* Source material *
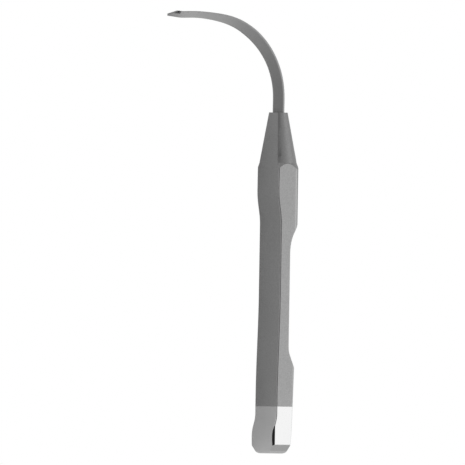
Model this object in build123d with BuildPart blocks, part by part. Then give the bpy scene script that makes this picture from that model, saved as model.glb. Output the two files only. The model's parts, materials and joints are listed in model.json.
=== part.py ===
"""Wire-passing bone awl: a curved blade with an eye at its tip, held in a hollow two-shell steel handle."""
from build123d import *
import os

os.makedirs("parts", exist_ok=True)

# Driving dimensions in millimetres.
# "along" runs from the tail end of the handle to the tip; "depth" is across the handle in the plane of
# the hook, negative on the hook side; "side" is square to the hook plane.
handle_length = 170.5
handle_width = 19.8
wall = 1.1
corner_radius = 0.5

neck_radius = 4.85
neck_slope = 0.196
neck_flare_start = 145.2
neck_flare_slope = 0.5
neck_front = -2.7
neck_foot_front = -4.9
neck_foot = 148.0

bulge_front = -5.3
bulge_back = 7.6
back_corner_radius = 2.9
waist_front = -3.45
waist_back = 2.45
butt_front = -4.4
butt_back = 5.9
tail_front = -6.45
tail_back = 5.0
heel_front = -5.8
heel_back = 4.1
heel_radius = 1.4
tail_chamfer = 4.4
tail_corner = 4.3
facet_radius = 0.5
bevel_depth = -5.05
bevel_slope = 0.42
bevel_length = 17.0

# Places along the handle where its two outlines change, first on the hook side and then on the back.
bulge_top = 136.0
bulge_foot = 131.0
waist_top = 114.0
waist_foot = 80.0
butt_top = 30.0
butt_foot = 20.0
tail_top = 8.4
back_tail_top = 12.0
back_butt_top = 43.0
back_waist_foot = 54.0
back_waist_top = 100.0
back_bulge_foot = 116.0
butt_step_top = 49.3
butt_step_depth = 0.8
bulge_step_foot = 110.2
bulge_step_depth = 2.2

shaft_back = 2.75
shaft_height = 5.6
tip_height = 3.35
taper_start = 41.0
taper_end = 84.0
spine_thickness = 3.2
tip_spine = 2.4
edge_thickness = 0.9
land_share = 0.16
hook_radius = 41.9
hook_start = 177.55
hook_turn = 80.0
crown_radius = 110.0
crown_turn = 9.0
tip_run = 17.6
tip_point = 6.0
tip_end_drop = 1.7
tip_end_height = 1.1
tip_end_thickness = 0.7
section_gaps = 12
tip_depth = -66.7
blade_top = 220.67

tang_width = 3.6
tang_thickness = 2.4
tang_length = 46.0
bush_length = 16.0
mouth_gap = 0.45
web_thickness = 2.0
web_along = 128.0

eye_length = 3.4
eye_width = 0.95
eye_from_tip = 5.3
eye_drop = 0.8
eye_slant = 0.7

# The awl lies on its side: the hook plane is level, half the handle's width above the floor, and the
# middle of the overall box is at X = 0, Y = 0.
half_width = handle_width / 2
middle_depth = (tip_depth + bulge_back) / 2
middle_along = blade_top / 2
HOOK = Plane(origin=(-middle_depth, -middle_along, half_width))
AXIS = Axis(HOOK.origin, (0, 1, 0))


def cross_plane(along):
    """The plane square to the handle at a distance from its tail end."""
    return Plane(HOOK.from_local_coords(Vector(0, along, 0)), x_dir=(1, 0, 0), z_dir=(0, -1, 0))


FRONT = Plane(HOOK.origin, x_dir=(0, 0, 1), z_dir=(-1, 0, 0))


def neck_outline(inset):
    """Half of the turned neck, from the axis out: a cone with a flared foot, then a wide cylinder."""
    base_along = 120
    flare_radius = neck_radius + neck_slope * (handle_length - neck_flare_start)
    base_radius = flare_radius + neck_flare_slope * (neck_flare_start - base_along)
    with BuildSketch(Plane.XY) as half:
        with BuildLine():
            Polyline((0, handle_length - inset), (neck_radius - inset, handle_length - inset),
                     (flare_radius - inset, neck_flare_start), (base_radius - inset, base_along),
                     (40, base_along - 40), (40, -1), (0, -1), close=True)
        make_face()
    return half.sketch


def is_side_edge(edge):
    """Whether an edge lies round the rim of a side face, away from the neck's end."""
    middle = edge.center()
    on_side = abs(abs(middle.Z - half_width) - half_width) < 0.01
    return on_side and middle.Y < HOOK.origin.Y + handle_length - 1


def tail_bevel_outline(face_side, inset):
    """A triangle outside one hook-side corner of the tail, seen along the handle."""
    near, far = 1, 8
    side = half_width - inset * 1.1
    with BuildSketch(Plane.XY) as corner:
        with BuildLine():
            Polyline((bevel_depth + near, (side + near * bevel_slope) * face_side),
                     (bevel_depth - far, (side - far * bevel_slope) * face_side),
                     (bevel_depth - far, (side + near) * face_side), close=True)
        make_face()
    return corner.sketch


def side_outline(inset):
    """The handle seen square to the hook plane: stepped on the hook side, hollowed on the back.

    The inset moves the outline inwards, for the hollow inside the handle.
    """
    down, up = (0, -1), (0, 1)
    top = handle_length - inset
    bulge, waist, butt, tail, heel = (
        d + inset for d in (bulge_front, waist_front, butt_front, tail_front, heel_front))
    back_bulge, back_waist, back_butt, back_tail, back_heel = (
        d - inset for d in (bulge_back, waist_back, butt_back, tail_back, heel_back))
    with BuildSketch(Plane.XY) as side:
        with BuildLine():
            neck_face = Line((neck_front + inset, handle_length), (neck_foot_front + inset, neck_foot))
            Spline(neck_face @ 1, (bulge, bulge_top), tangents=(neck_face % 1, down))
            Line((bulge, bulge_top), (bulge, bulge_foot))
            Spline((bulge, bulge_foot), (waist, waist_top), tangents=(down, down))
            Line((waist, waist_top), (waist, waist_foot))
            Spline((waist, waist_foot), (butt, butt_top), tangents=(down, down))
            Line((butt, butt_top), (butt, butt_foot))
            Spline((butt, butt_foot), (tail, tail_top), tangents=(down, down))
            Spline((tail, tail_top), (heel, inset), tangents=(down, (0.15, -1)))
            Line((heel, inset), (back_heel, inset))
            butt_line = Line((back_tail, back_tail_top), (back_butt, back_butt_top))
            Spline((back_heel, inset), (back_tail, back_tail_top), tangents=((0.03, 1), butt_line % 0))
            butt_step = Line((back_butt, back_butt_top), (back_waist + butt_step_depth, butt_step_top))
            Spline(butt_step @ 1, (back_waist, back_waist_foot), tangents=(butt_step % 1, up))
            Line((back_waist, back_waist_foot), (back_waist, back_waist_top))
            bulge_step = Line((back_waist + bulge_step_depth, bulge_step_foot),
                              (back_bulge, back_bulge_foot))
            Spline((back_waist, back_waist_top), bulge_step @ 0, tangents=(up, bulge_step % 0))
            Line((back_bulge, back_bulge_foot), (back_bulge, handle_length))
            Line((back_bulge, handle_length), (neck_front + inset, handle_length))
        make_face()
        fillet(side.vertices().group_by(Axis.Y)[0], heel_radius - inset)
        if inset > 0:
            split(bisect_by=Plane.XZ.offset(-top), keep=Keep.TOP)
    return side.sketch


def front_outline(inset):
    """The handle seen from the hook side: parallel sides, and a tail with two slanted facets."""
    half = half_width - inset
    reach = half_width - tail_chamfer - inset * 2 ** 0.5
    top = handle_length + 1
    with BuildSketch(Plane.XY) as front:
        with BuildLine():
            Polyline((half, top), (half, half - reach), (reach + inset, inset), (-reach - inset, inset),
                     (-half, half - reach), (-half, top), close=True)
        make_face()
        fillet(front.vertices().group_by(Axis.Y)[1], facet_radius)
        fillet(front.vertices().group_by(Axis.Y)[0], tail_corner - inset)
    return front.sketch


def back_outline(inset):
    """The handle seen along its length: a slab whose two back corners are well rounded."""
    reach = 30
    half = half_width - inset
    with BuildSketch(Plane.XY) as across:
        with Locations((bulge_back - inset - reach / 2, 0)):
            Rectangle(reach, 2 * half)
        fillet(across.vertices().group_by(Axis.X)[-1], back_corner_radius - inset)
    return across.sketch


def block(inset):
    """The handle's form before its corners are rounded, or the hollow inside it."""
    with BuildPart() as form:
        with BuildSketch(HOOK):
            add(side_outline(inset))
        extrude(amount=half_width - inset, both=True)
        if inset == 0:
            fillet(form.edges().filter_by(is_side_edge), corner_radius)
        with BuildSketch(FRONT):
            add(front_outline(inset))
        extrude(amount=30, both=True, mode=Mode.INTERSECT)
        with BuildSketch(cross_plane(handle_length + 1)):
            add(back_outline(inset))
        extrude(amount=handle_length + 2, mode=Mode.INTERSECT)
        with BuildSketch(HOOK):
            add(neck_outline(inset))
        revolve(axis=AXIS, mode=Mode.INTERSECT)
        with BuildSketch(cross_plane(bevel_length)):
            add([tail_bevel_outline(face_side, inset) for face_side in (1, -1)])
        extrude(amount=bevel_length + 1, mode=Mode.SUBTRACT)
    return form.part


# The outside of the handle and the hollow inside it.
outside = block(0)
hollow = block(wall)

# The mouth in the neck's end, which the tang passes through.
with BuildPart() as mouth:
    with BuildSketch(cross_plane(handle_length + 1)):
        Rectangle(tang_width + 2 * mouth_gap, tang_thickness + 2 * mouth_gap)
    extrude(amount=wall + 2)

# Two half shells, welded along the hook plane and ground flush. The lower mirrors the upper.
with BuildPart() as upper_half_shell:
    add(outside)
    with BuildSketch(HOOK):
        Rectangle(3 * handle_length, 3 * handle_length)
    extrude(amount=handle_width, mode=Mode.INTERSECT)
    add(hollow, mode=Mode.SUBTRACT)
    add(mouth.part, mode=Mode.SUBTRACT)
upper_half_shell.part.label = "upper_half_shell"
export_step(upper_half_shell.part, "parts/upper_half_shell.step")

with BuildPart() as lower_half_shell:
    mirror(upper_half_shell.part, about=HOOK)
lower_half_shell.part.label = "lower_half_shell"
export_step(lower_half_shell.part, "parts/lower_half_shell.step")


def slice_of_hollow(top, bottom):
    """The part of the hollow between two distances from the tail, less the tang's slot."""
    with BuildPart() as piece:
        add(hollow)
        split(bisect_by=cross_plane(top), keep=Keep.TOP)
        split(bisect_by=cross_plane(bottom), keep=Keep.BOTTOM)
        with BuildSketch(cross_plane(handle_length + 1)):
            Rectangle(tang_width, tang_thickness)
        extrude(amount=tang_length + 1, mode=Mode.SUBTRACT)
    return piece.part


# The bush that fills the neck round the tang.
bush_top = handle_length - wall
with BuildPart() as neck_bush:
    add(slice_of_hollow(bush_top, bush_top - bush_length))
neck_bush.part.label = "neck_bush"
export_step(neck_bush.part, "parts/neck_bush.step")

# The stamped web that steadies the far end of the tang.
with BuildPart() as tang_web:
    add(slice_of_hollow(web_along + web_thickness, web_along))
tang_web.part.label = "tang_web"
export_step(tang_web.part, "parts/tang_web.step")

# The braze metal that fills the mouth of the neck round the tang.
with BuildPart() as braze_fill:
    with BuildSketch(cross_plane(handle_length)):
        Rectangle(tang_width + 2 * mouth_gap, tang_thickness + 2 * mouth_gap)
        Rectangle(tang_width, tang_thickness, mode=Mode.SUBTRACT)
    extrude(amount=wall)
braze_fill.part.label = "braze_fill"
export_step(braze_fill.part, "parts/braze_fill.step")


def blend(distance, start, end):
    """Rises smoothly from 0 at one distance along the blade to 1 at another."""
    t = min(max((distance - start) / (end - start), 0), 1)
    return t * t * (3 - 2 * t)


def blade_section(path, distance, drop=0, height=None, thickness=None):
    """A wedge section of the blade: a wide spine on the outside of the hook, a thin edge inside it."""
    taper = blend(distance, taper_start, taper_end)
    depth = height or shaft_height + (tip_height - shaft_height) * taper
    spine = thickness or spine_thickness + (tip_spine - spine_thickness) * taper
    edge = min(edge_thickness, spine)
    place = distance / path.length
    heading = path % place
    inward = Vector(-heading.Y, heading.X, 0)
    plane = Plane(path @ place + inward * drop, x_dir=inward, z_dir=heading)
    with BuildSketch(plane) as section:
        with BuildLine():
            Polyline((0, -spine / 2), (depth * land_share, -spine / 2), (depth, -edge / 2),
                     (depth, edge / 2), (depth * land_share, spine / 2), (0, spine / 2), close=True)
        make_face()
    return section.sketch


# The blade: a straight shaft, a long even bend and a flat tip, with a tang at its root.
with BuildLine(HOOK) as spine_line:
    shaft_line = Line((shaft_back, handle_length), (shaft_back, hook_start))
    bend = JernArc(shaft_line @ 1, shaft_line % 1, hook_radius, hook_turn)
    crown = JernArc(bend @ 1, bend % 1, crown_radius, crown_turn)
    Line(crown @ 1, crown @ 1 + (crown % 1) * tip_run)
spine_path = spine_line.wires()[0]
point_start = spine_path.length - tip_point
stations = [point_start * step / section_gaps for step in range(section_gaps + 1)]

eye_place = spine_path @ (1 - eye_from_tip / spine_path.length)
eye_heading = spine_path % (1 - eye_from_tip / spine_path.length)
eye_mouth = eye_place + Vector(0, -eye_drop, tip_spine / 2)
EYE = Plane(eye_mouth, x_dir=eye_heading, z_dir=(0, eye_slant, 1))

with BuildPart() as awl_blade:
    add([blade_section(spine_path, station) for station in stations])
    loft()
    add(blade_section(spine_path, point_start))
    add(blade_section(spine_path, spine_path.length, tip_end_drop, tip_end_height, tip_end_thickness))
    loft(ruled=True)
    with BuildSketch(cross_plane(handle_length)):
        Rectangle(tang_width, tang_thickness)
    extrude(amount=tang_length)
    with BuildSketch(EYE):
        SlotOverall(eye_length, eye_width)
    extrude(amount=2 * tip_height, both=True, mode=Mode.SUBTRACT)
awl_blade.part.label = "awl_blade"
export_step(awl_blade.part, "parts/awl_blade.step")
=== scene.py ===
"""The bone awl's looks: its steel finishes, and the floor, light and camera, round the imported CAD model."""
import json
import math

import bpy
from mathutils import Matrix, Vector


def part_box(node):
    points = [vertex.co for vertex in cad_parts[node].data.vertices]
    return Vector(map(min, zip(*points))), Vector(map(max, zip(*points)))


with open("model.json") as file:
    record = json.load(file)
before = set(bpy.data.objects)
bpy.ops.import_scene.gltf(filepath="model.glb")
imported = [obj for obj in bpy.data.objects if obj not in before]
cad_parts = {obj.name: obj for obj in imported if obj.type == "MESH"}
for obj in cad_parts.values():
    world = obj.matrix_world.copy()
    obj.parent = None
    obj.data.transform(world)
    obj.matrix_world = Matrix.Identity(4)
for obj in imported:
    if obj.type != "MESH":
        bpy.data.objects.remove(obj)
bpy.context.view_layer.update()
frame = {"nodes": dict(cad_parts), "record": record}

# Measures of the awl, in metres. The tail of the handle is mirror-polished, and the rest of it is satin.
handle_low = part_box("upper_half_shell")[0]
braze_low, braze_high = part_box("braze_fill")
neck_end = Vector(((braze_low.x + braze_high.x) / 2, braze_high.y, (braze_low.z + braze_high.z) / 2))
POLISHED_LENGTH = 0.0235
POLISH_BLUR = 0.0002
polish_edge = handle_low.y + POLISHED_LENGTH

# The view: how far the camera leans from square to the side face towards the front face, how far the
# awl leans in the picture, and where the neck's end stands from the picture's middle.
VIEW_LEAN = math.radians(33)
PICTURE_LEAN = math.radians(0.945)
PICTURE_WIDTH = 0.2325
NECK_RIGHT = 0.02275
NECK_UP = 0.060
CAMERA_DISTANCE = 1.2

to_camera = Vector((-math.sin(VIEW_LEAN), 0, math.cos(VIEW_LEAN)))
level_right = Vector((0, 1, 0)).cross(to_camera)
picture_right = level_right * math.cos(PICTURE_LEAN) + Vector((0, 1, 0)) * math.sin(PICTURE_LEAN)
picture_up = to_camera.cross(picture_right)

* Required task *
Starting at the line that contains "imported = [obj", repeat each line exactly, and stop after the line that contains "bpy.data.objects.remove(obj)".

* Result for this task *
imported = [obj for obj in bpy.data.objects if obj not in before]
cad_parts = {obj.name: obj for obj in imported if obj.type == "MESH"}
for obj in cad_parts.values():
    world = obj.matrix_world.copy()
    obj.parent = None
    obj.data.transform(world)
    obj.matrix_world = Matrix.Identity(4)
for obj in imported:
    if obj.type != "MESH":
        bpy.data.objects.remove(obj)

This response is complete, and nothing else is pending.